Hugh Halpern Absolutely. And that can help with our production planning. But it can also help at the end of the press. So I was talking about some of the computer vision tools that we currently use. As we invest in new printing equipment, new presses, most of those are going to come with some version of a computer vision tool, the check quality on the back end as well. And with newer technologies, like digital inkjet and similar technologies. It’s much more robust in the ability to find an error, stop, correct that error and pick up than older offset technologies. Although frankly, some of the offset presses we’re looking at incorporate these same kinds of computer vision technologies as well.

Tom Temin Yeah. So compatibility through the supply chain then would be an issue in deploying AI so that it won’t fill up what’s built into the machines for example.

Hugh Halpern No, absolutely. Although most of the major manufacturers are working to incorporate similar kinds of technologies into their products, and some of that we can add to existing equipment, and some will just be introduced into the workplace as we go through our normal cycle of replacing equipment.

Tom Temin And while this is going on, we should comment on the fact that the GPO had a billion retrievals in 2023 through the gov info portal. Tell us about that one, that’s a milestone.

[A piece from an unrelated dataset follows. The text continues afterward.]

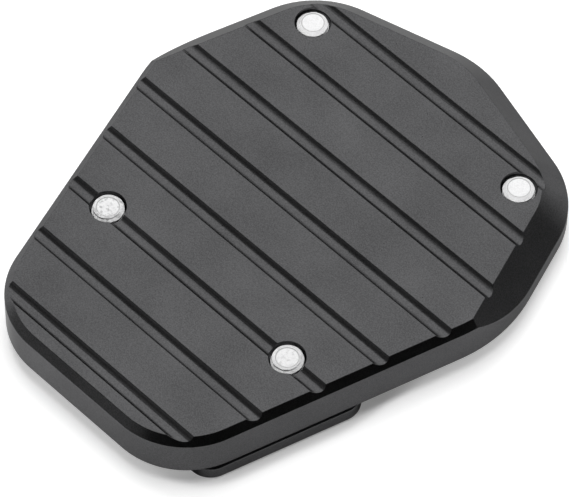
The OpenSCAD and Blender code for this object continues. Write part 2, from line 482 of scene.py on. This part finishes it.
def make_clamp_plate(material):
    """Fork-shaped clamp plate: a broad ear at the narrow end and two arms with a slot between them."""
    ear = [(NARROW_HALF + SIDE_SLOPE * y - CLAMP_INSET, y, EAR_R) for y in EAR]
    arms = [(ARMS_X - EAR_R, NARROW_PAIR_Y, EAR_R), (ARMS_X, EAR[1], ARM_R), (ARMS_X, ARMS_Y, ARM_R)]
    parts = []
    for name, right_side in (("clamp_plate_piece", ear), ("arms", arms)):
        corners = from_narrow_end(right_side + mirrored(right_side))
        cuts = [LEANING] * len(corners)
        parts.append(bevelled_plate(name, corners, cuts, cuts, 0, CLAMP_T))
    plate = combine(parts[0], [parts[1]], "UNION")
    turn = [math.pi + math.pi * k / ROUND_STEPS for k in range(ROUND_STEPS + 1)]
    slot_y = NARROW_END + SLOT_Y
    slot = [Vector((SLOT_R * math.cos(a), slot_y + SLOT_R * math.sin(a))) for a in turn]
    slot += [Vector((SLOT_R, PLATE_L)), Vector((-SLOT_R, PLATE_L))]
    rim = SCREW_Z + HEAD_RIM
    hole = [(0, -CLEAR), (HEAD_R, -CLEAR), (HEAD_R, rim), (SCREW_R, rim + HEAD_CONE)]
    hole += [(SCREW_R, CLAMP_T + CLEAR), (0, CLAMP_T + CLEAR)]
    tools = [prism("slot", slot, -CLEAR, CLAMP_T + CLEAR)] + at_screws(lambda: turned("hole", hole))
    combine(plate, tools)
    round_edges(plate, [(2 * CLAMP_T, EDGE_ROUND)])
    finished(plate, "clamp_plate", material)


# Screws


def screw_tree(material):
    """Geometry tree that cuts a thread into the shaft of a turned blank, keeps its coordinates about its own
    axis as the attribute about_axis, and sets it in its hole."""
    inputs = [("Geometry", "Geometry"), ("Place", "Vector"), ("Turn", "Float"), ("Pitch", "Float")]
    inputs += [("Depth", "Float"), ("Thread radius", "Float"), ("Thread start", "Float")]
    inputs += [("Soil", "Float")]
    tree, given, result = new_tree("GeometryNodeTree", "screw", inputs, [("Geometry", "Geometry")])
    spot = put(tree, "GeometryNodeInputPosition").outputs[0]
    x, y, z = put(tree, "ShaderNodeSeparateXYZ", {0: spot}).outputs
    radius = from_axis(tree, x, y)
    rise_per_turn = calc(tree, "DIVIDE", given.outputs["Pitch"], math.tau)
    rise = calc(tree, "MULTIPLY", calc(tree, "ARCTAN2", y, x), rise_per_turn)
    along = calc(tree, "SUBTRACT", calc(tree, "ADD", z, ABOVE_ZERO), rise)
    half_pitch = calc(tree, "MULTIPLY", given.outputs["Pitch"], 0.5)
    from_crest = calc(tree, "PINGPONG", along, half_pitch)
    flank = calc(tree, "MULTIPLY", calc(tree, "DIVIDE", from_crest, half_pitch), THREAD_FLANK)
    fall = calc(tree, "SUBTRACT", flank, THREAD_CREST, clamp=True)
    cut_by = calc(tree, "MULTIPLY", fall, given.outputs["Depth"])
    kept = calc(tree, "MINIMUM", radius, calc(tree, "SUBTRACT", given.outputs["Thread radius"], cut_by))
    on_shaft = calc(tree, "GREATER_THAN", z, given.outputs["Thread start"])
    outer = calc(tree, "GREATER_THAN", radius, THREAD_CORE)
    chosen = calc(tree, "MULTIPLY", on_shaft, outer)
    scale = calc(tree, "DIVIDE", kept, calc(tree, "MAXIMUM", radius, NOT_ZERO))
    moved = {0: calc(tree, "MULTIPLY", x, scale), 1: calc(tree, "MULTIPLY", y, scale), 2: z}
    flat = put(tree, "ShaderNodeCombineXYZ", moved)
    threaded = put(
        tree,
        "GeometryNodeSetPosition",
        {"Geometry": given.outputs["Geometry"], "Selection": chosen, "Position": flat.outputs[0]},
    )
    here = put(tree, "GeometryNodeInputPosition").outputs[0]
    stored = put(
        tree,
        "GeometryNodeStoreNamedAttribute",
        {"Geometry": threaded.outputs[0], "Name": "about_axis", "Value": here},
        data_type="FLOAT_VECTOR",
        domain="POINT",
    )
    soiled = put(
        tree,
        "GeometryNodeStoreNamedAttribute",
        {"Geometry": stored.outputs[0], "Name": "soil", "Value": given.outputs["Soil"]},
        data_type="FLOAT",
        domain="POINT",
    )
    turn = put(tree, "ShaderNodeCombineXYZ", {2: given.outputs["Turn"]})
    set_in = put(
        tree,
        "GeometryNodeTransform",
        {"Geometry": soiled.outputs[0], "Translation": given.outputs["Place"], "Rotation": turn.outputs[0]},
    )
    real = put(tree, "GeometryNodeRealizeInstances", {"Geometry": set_in.outputs[0]})
    finish = put(tree, "GeometryNodeSetMaterial", {"Geometry": real.outputs[0], "Material": material})
    tree.links.new(finish.outputs[0], result.inputs[0])
    return tree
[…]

Hugh Halpern Well it is, and actually this week marks is Gov Info’s eighth anniversary. So we’re very proud of that. Gov info is the world’s only ISO certified trusted digital repository. That’s really the highest level of certification you can get for that kind of repository for digital documents. So we have found that folks like getting data digitally, more and more, and we’ve seen that as a steady increase in the volume of documents folks are getting from gov info. We’re also supplying that data to other sites as well. So our partners at the Library of Congress use our gov info data when they’re populating their So this is data, that is really useful to anybody trying to follow the legislative process or figure out how a bill became a law. And we worked really hard to make that available, as do our partners.